Quand je leur ait annoncé ça l’année dernière, ils n’ont pas compris. Ils m’ont dit :  Papy, c’est pas raisonnable, comment veux-tu qu’on fasse notre deuil dans ces conditions !

C’était pas mon problème. C’était moi qui décidait de ce que je voulais devenir. Ils m’ont fait la gueule pendant des mois. Tous, sauf ma Suzie. Ah, la voilà la petiote.

– Ne pleure pas ma chérie, je vais bien !

Je savais qu’elle viendrait. Pourtant, elle n’habite pas tout près. Elle a tout planté là, son jules, son môme, son boulot… Elle est infirmière, ma luciole. C’est ma lumière. Quand elle est là, y a pas besoin de bougie. On pourrait les éteindre, ce serait déjà ça de gagné. Parce que le pingouin, il va nous les facturer, les chandelles !

Si mon fils m’entendait, il me traiterait encore de radin. Il a pas tout à fait tort. Arpagon qu’il m’appelait quand il était en rogne.

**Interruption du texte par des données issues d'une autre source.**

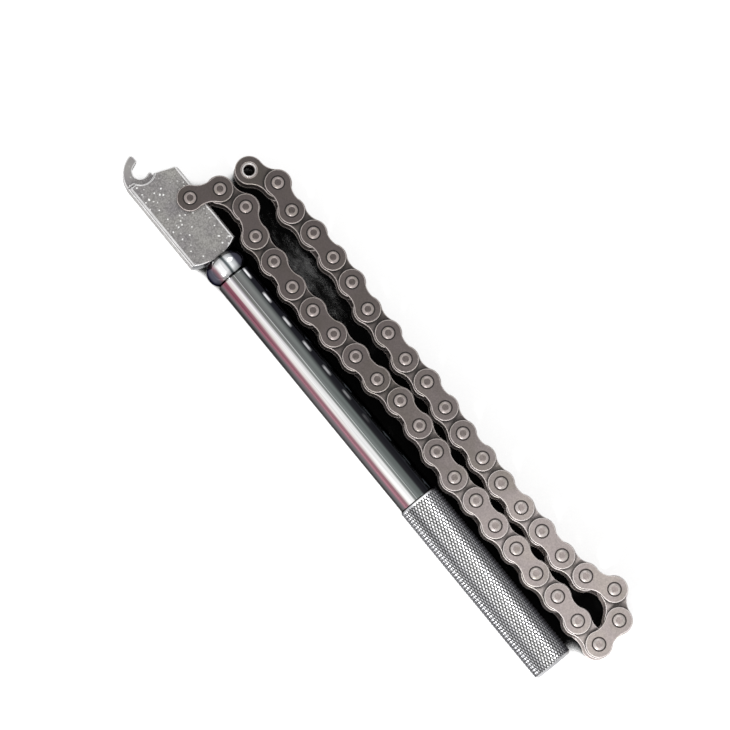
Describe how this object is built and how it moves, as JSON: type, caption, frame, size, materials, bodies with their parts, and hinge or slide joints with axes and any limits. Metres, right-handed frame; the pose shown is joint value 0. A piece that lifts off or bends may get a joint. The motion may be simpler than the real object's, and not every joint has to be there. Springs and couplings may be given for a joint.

Bon, je vais plus râler pour quelques sous. L’important c’est qu’la p’tite soit là. C’est elle la gardienne de mes volontés.

– Pleure pas mon pigeon.

Oui, je sais, t’aimais pas quand j’appelais comme ça. Mais moi, j’les aimais ces bestioles. De la fenêtre de mon bureau, quand je travaillais encore, je les nourrissais tous les jours. C’était plus distrayant que ce que j’avais à faire. Qu’est-ce que je me suis ennuyé pendant toutes ces années!  Des paperasses à remplir qui ne servaient  qu’à emmerder l’monde.

Quand j’étais gosse, je voulais aller à l’université. Je voulais, devenir chercheur, médecin ou pharmacien. Travailler dans un laboratoire et découvrir des choses qui aideraient les gens à se sentir mieux.

Au lieu de ça, je suis resté confiné dans un bureau poussiéreux qui sentait le tabac froid et le papier jauni. C’est ça qui m’a décidé. Mort, j’ai envie de prendre ma revanche sur la vie. J’ai légué mon corps à la science.

C’est ma luciole qui va signer mon entrée à l’université.